The ADA

President George H. W. Bush signed the Americans with Disabilities Act (ADA) into law on July 26, 1990. The ADA laid the foundation for an America "in which all the doors are open to equal opportunity, full participation, independent living, integration and economic self-sufficiency for all for persons with disabilities."

President George H. W. Bush signing the ADA into law in 1990...and today as a wheelchair user

In the above photos, you see then-President Bush signing the ADA into law in 1990, and a more recent shot of the former president who now relies on a wheelchair to get around (and likes picking out cool socks). We are all seniors in training, if we're lucky.

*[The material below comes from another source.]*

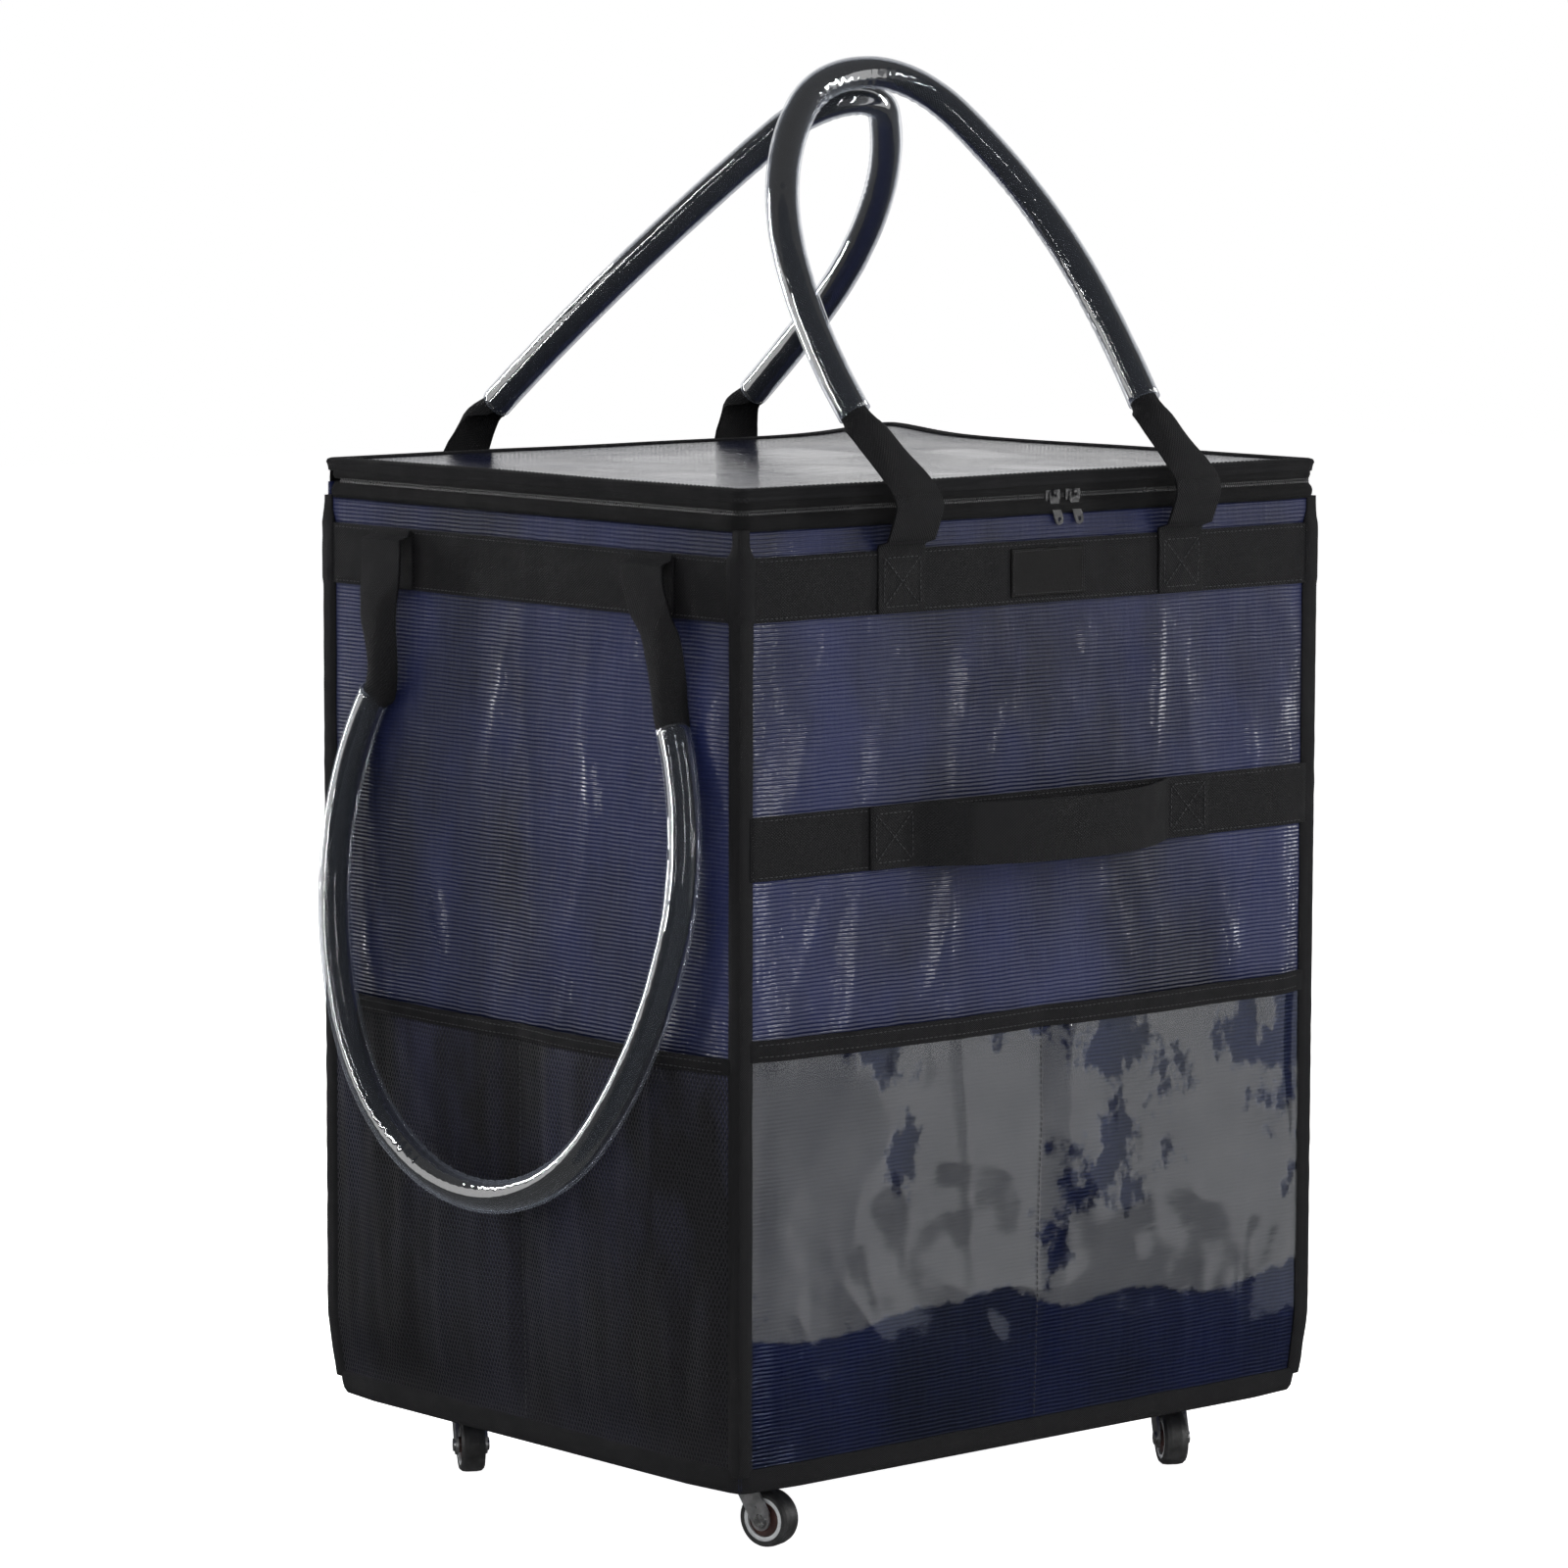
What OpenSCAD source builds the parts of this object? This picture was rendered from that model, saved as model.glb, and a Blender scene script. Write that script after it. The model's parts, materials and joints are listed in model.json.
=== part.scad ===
// Shopping trolley on wheels: a soft zip-top tote on four swivel casters, in mm.
// Z is up and the floor is z = 0. The front face looks along -Y, the side pull handle is on -X.

/* [Body] */
// Width of the bag across its front
body_w = 440; // [360:1:520]
// Depth of the bag from front to back
body_d = 368; // [300:1:440]
// Height of the bottom seam above the floor
ride_h = 45; // [38:1:70]
// Height of the top of the lid above the floor
lid_z = 594.4; // [500:0.1:680]
// Thickness of the laminated panels
panel_t = 1.5; // [1:0.1:2.5]
// Thickness of the hard board in the base
board_t = 4; // [2:0.5:8]

/* [Webbing] */
// Width of the webbing
web_w = 35; // [25:1:50]
// Thickness of the bands sewn round the body
band_t = 2.2; // [1.6:0.1:3]
// Thickness of one layer of webbing
web_t = 1.6; // [1:0.1:2]
// Height of the lower edge of the upper band
band_z = 522.5; // [460:0.5:560]
// Height of the lower edge of the band across the front
mid_z = 382; // [330:1:430]
// Width of the binding on the upright corners
bind_w = 9; // [6:0.5:16]
// Thickness of the bindings
bind_t = 0.8; // [0.5:0.1:1.2]
// How far the front grab handle stands out
grab_out = 24; // [12:1:40]

/* [Pockets] */
// Height of the top of the clear front pocket
pocket_z = 295; // [220:1:340]
// How far the clear pocket bulges
pocket_gap = 8; // [4:0.5:14]
// Height of the top of the side pockets
mesh_z = 285; // [220:1:340]
// How far the side pockets bulge
mesh_gap = 6.5; // [4:0.5:10]
// Thickness of the pocket sheets
sheet_t = 0.8; // [0.5:0.1:1.2]

/* [Hose handles] */
// Outside radius of the clear hose
hose_r = 9.5; // [8:0.1:12]
// Wall of the clear hose
hose_wall = 1.2; // [0.8:0.1:2]
// Radius of the folded webbing inside the hose
core_r = 6.8; // [5:0.1:7.5]
// Distance of the sewn ends of the front and back handles from the centre
end_x = 107; // [90:1:130]
// Distance of the sewn ends of the pull handle from the centre
pull_y = 116; // [90:1:130]

/* [Zipper] */
// Height of the line where the two zipper chains meet
zip_z = 582; // [560:0.5:600]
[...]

Since that time, the U.S. Dept. of Justice has been charged with enforcing the ADA. For anyone covered under or affected by the ADA (pretty much anyone reading this) it is worth taking time to view the official ADA page to learn more about the law and associated regulations, enforcement, technical assistance, design standards, etc.

While Ramp Up Idaho members are focused on 'removing barriers to removing barriers,' the ADA is not an optional thing for those covered; it's the law. We can provide information on financial incentives, technical assistance and other resources to help small businesses overcome any real or perceived obstacles to creating access. But it's up to covered  public and private entities to ensure compliance with the ADA in the built environment, programs, activities and events.

And remember, the ADA is about so much more than wheelchair ramps, curb cuts and accessible bathrooms. Ramp Up Idaho members see this project as a 'gateway conversation' to help communities and businesses think more broadly about community access and what it means to everyone. We want to see compliance that makes things better, not complaints that cost you or taxpayers money.

So do some homework, conduct a self-evaluation and make a plan for creating better access. Because someday you or someone you care about will need it, and you'll be glad you were paying attention.